Chris then quotes several more of Thoreau's popular lines from his essay, Walden:
“I see young men, my townsmen, whose misfortune it is to have inherited farms, houses, barns, cattle, and farming tools; for these are more easily acquired than got rid of. Better if they had been born in the open pasture and suckled by a wolf, that they might have seen with clearer eyes what field they were called to labor in. Who made them serfs of the soil? Why should they eat their sixty acres, when man is condemned to eat only his peck of dirt? Why should they begin digging their graves as soon as they are born?”
- Implications: Presumed fortune can become a personal burden; an inheritance can create unwanted obligations, if not disharmony. Hence, it is easier to receive things than it is to free onself from their grasp.
- Further, A child of beggardly means sees more clearly than those constrained by wealth and social conventions.
- Too, society and family has wrought more efficiently than any tyrant might, when binding their children to the wheel of industry, economy, and cultural expectations in modern forms of serfdom and slavery.
- In comparison, a person's actual human need is small. As s/he gathers and reaps s/he may feed hundreds but by that very industry, "the land" can also devour the one who seeks not to be devoured.
- To Thoreau, to inherit obligations instead of freedom is to be born into a living death. Instead of exploring the world, one's life is becomed burdened in many ways including responsibilities of property, debt, and meeting social needs. In effect, inheritors may be digging their own early graves.
"[Hence,] I have come to the conclusion that there is no remedy for love but to love more."
- Implication: lean into love, do not retreat from it.
“Live in each season as it passes; breathe the air, drink the drink, taste the fruit, and resign yourself to the influence of the earth.”
- Implication: Accept full immersion and the influences of life, whether in love or the earth, as part of living an authentic human experience.
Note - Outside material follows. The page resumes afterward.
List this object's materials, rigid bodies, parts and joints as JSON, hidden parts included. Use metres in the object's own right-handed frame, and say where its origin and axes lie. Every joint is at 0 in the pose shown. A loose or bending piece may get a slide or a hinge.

Here, Thoreau is expressing his philosophy of immersive, rhythmic living in harmony with nature. to which he was applying himself at his cabin on Walden's Pond. He encouraged embracing each season not merely as time passing, but as a living influence to which we open ourselves up more fully - physically, sensorially, and spiritually. This application was part of Thoreau's larger transcendentalist vision: "to simplify, to live deliberately, and to allow the natural world to shape the human soul."
- Implication: Live as simply as you can; do not let living become a form of bondage; learn to explore and discover as much as you can; meet your obligations if you must but be diligent in keeping your own soul; and do not let society's "normal path" become spiritually deadening.